*AVAILABLE DATA*
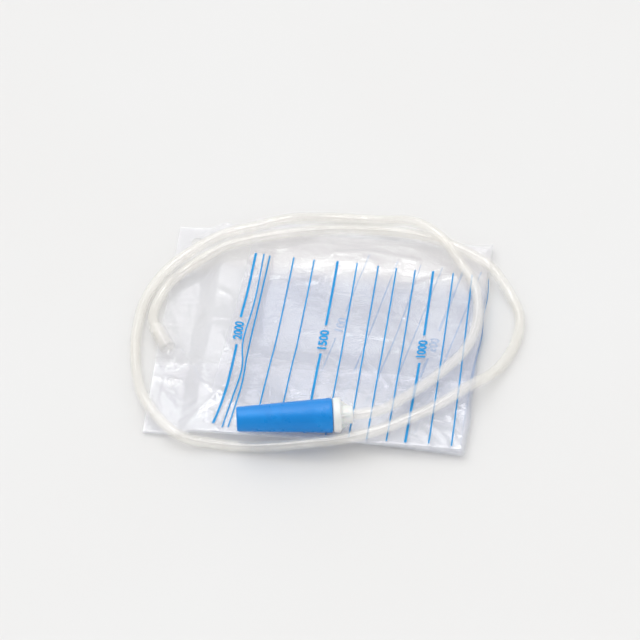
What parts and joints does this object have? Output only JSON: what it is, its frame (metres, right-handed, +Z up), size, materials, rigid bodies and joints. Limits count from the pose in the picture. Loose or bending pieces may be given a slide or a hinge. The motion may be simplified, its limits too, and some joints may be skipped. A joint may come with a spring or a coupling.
{
  "type": "urine drainage bag",
  "caption": "Folded flat film urine collection bag with a volume scale, a coiled clear inlet tube and a stepped connector under a pull-off blue cap.",
  "frame": {"origin": "on the floor under the middle of the folded bag, without its tube, connector and cap", "axes": "+X along the bag from its top edge, with the inlet, to the fold across it, -Y the side folded under, +Z up from the face it lies on"},
  "size_m": [0.206, 0.1729, 0.0257],
  "materials": {
    "printed_film": "clear soft PVC film with a lilac tint and a blue printed scale",
    "back_film": "clear soft PVC film with a lilac tint",
    "port": "clear soft PVC",
    "valve_film": "clear soft PVC film",
    "tube": "clear soft PVC tube, slightly cream",
    "connector": "cream white moulded plastic",
    "cap": "smooth blue moulded plastic"
  },
  "bodies": {
    "bag": {"front_film": "printed_film", "back_film": "back_film", "inlet_port": "port", "non_return_valve": "valve_film", "inlet_tube": "tube", "tube_connector": "connector"},
    "cap": {"connector_cap": "cap"}
  },
  "joints": [
    {"name": "cap_pull", "type": "slide", "parent": "bag", "child": "cap", "axis": [-0.9887, -0.15, 0], "range_m": [0, 0.042]}
  ]
}
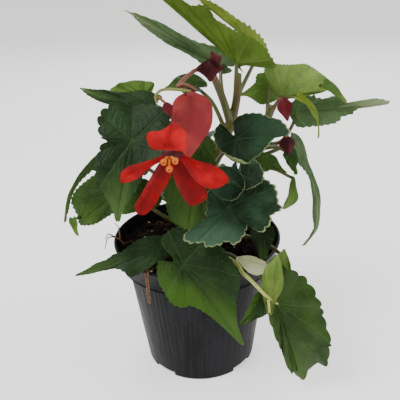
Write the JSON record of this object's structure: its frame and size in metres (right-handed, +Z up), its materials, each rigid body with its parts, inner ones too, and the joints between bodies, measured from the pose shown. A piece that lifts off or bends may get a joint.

*THE PROBLEM*
What is the number of lines holding the word "slide"? State it alone.

*COMPLETE OUTPUT*
2